Now $N_G(D)_\mathcal{A}/C_G(D)$ acts on both $D$ and $D\cap N$ by conjugation. Consider the subgroup $Q\leq D$ generated by $D_r$ and all its $N_G(D)_\mathcal{A}$-conjugates. This group has exponent $|D_r|$ and so by 9, $\S 5$, Theorem 2.2 $Q=Q_1\times Q_2$, where $Q_1$ and $Q_2$ are $N_G(D)_\mathcal{A}$-invariant, $Q_1$ is homocyclic of exponent $|D_r|$ and $Q_2$ has exponent strictly less than $|D_r|$. As $[Q_1:Q_1\cap N]=p$ we have $Q_1\cap N\cong R_1\times R_2$, where $R_1$ is cyclic of order $|D_r|/p$ and $R_2$ is homocyclic of exponent $|D_r|$. Again by 9, $\S 5$, Theorem 2.2 we can assume $R_1$ and $R_2$ are both $N_G(D)_\mathcal{A}$-invariant and therefore by 9, $\S 3$, Theorem 3.2 $R_2$ must have an $N_G(D)_\mathcal{A}$-invariant complement $R$ in $Q_1$. So $R$ is cyclic, $N_G(D)_\mathcal{A}$-invariant, $|R|=|D_r|$ and $[R:R\cap N]=p$.

Now $|\operatorname {Aut}(R)|_{p'}\!=\!p-1$ and the natural homomorphism $\operatorname {Aut}(R)\!\to \!\operatorname {Aut}(R/(R\cap N))$ is surjective and so any non-trivial $p'$-element of $\operatorname {Aut}(R)$ acts non-trivially on $R/(R\cap N)$. However, $[R,N_G(D)_\mathcal{A}]\leq R\cap N$ and so every element of $N_G(D)_\mathcal{A}$ acts trivially on $R/(R\cap N)$. Therefore, $N_G(D)_\mathcal{A}$ commutes with $R$.

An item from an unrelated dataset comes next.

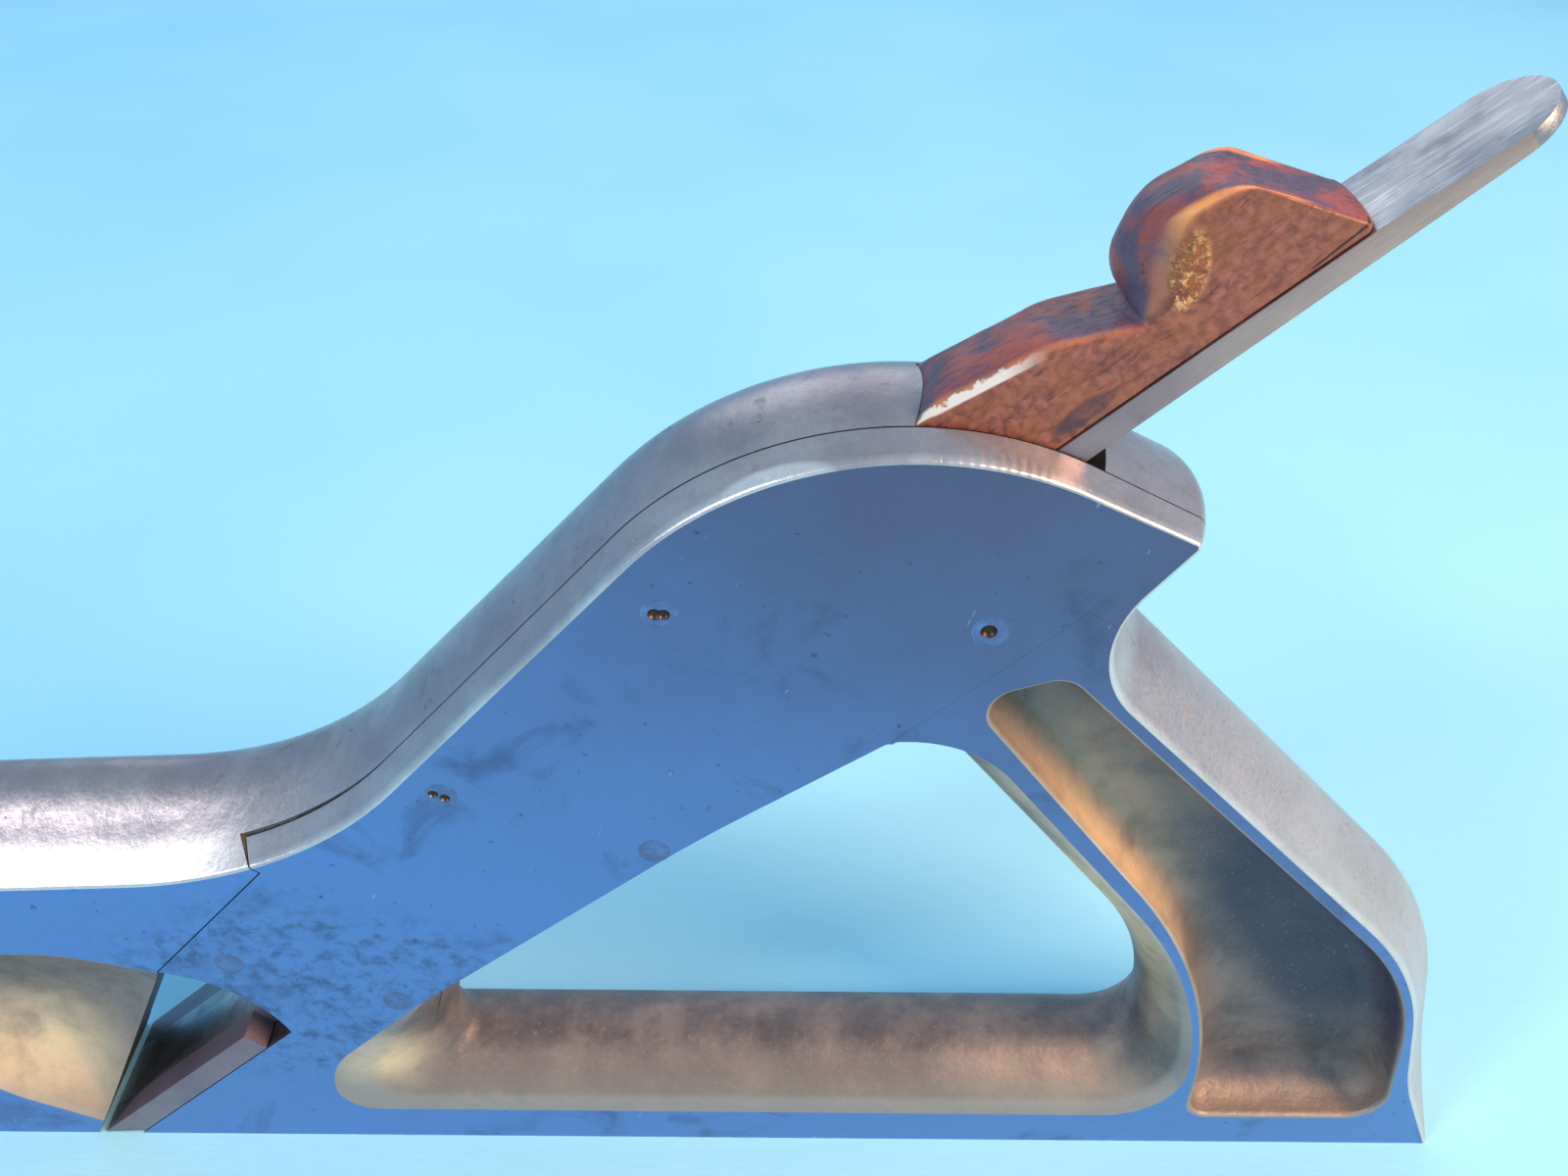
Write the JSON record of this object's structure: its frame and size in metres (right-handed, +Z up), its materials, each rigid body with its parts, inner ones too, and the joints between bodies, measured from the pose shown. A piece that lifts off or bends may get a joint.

Let $\alpha =\mathcal{A}^{C_G(C_D(N_G(D)_\mathcal{A}))}$. By Watanabe’s result 22, Theorem 2(ii), the map

$$\begin{align*} f:Z(B)&\to Z(\alpha ),\\ z&\mapsto \operatorname {Br}_{C_D(N_G(D)_\mathcal{A})}(z)e_\alpha \end{align*}$$

is an isomorphism of $k$-algebras. Note that since $R$ commutes with $N_G(D)_\mathcal{A}$ we have that $R\!\leq \! Z(C_G(C_D(N_G(D)_\mathcal{A})))$ and also $C_G(C_D(N_G(D)_\mathcal{A}))\!=\!RC_N(C_D(N_G(D)_\mathcal{A}))$. Therefore $\alpha$ and hence $Z(\alpha )$ are $G/N$-graded. Recall that $Z(B)$ is also $G/N$-graded and since $e_\alpha \in kN$, $f$ respects these gradings. Setting $a:=f^{-1}(e_\alpha g)$, where $R=\langle g\rangle$, proves the theorem.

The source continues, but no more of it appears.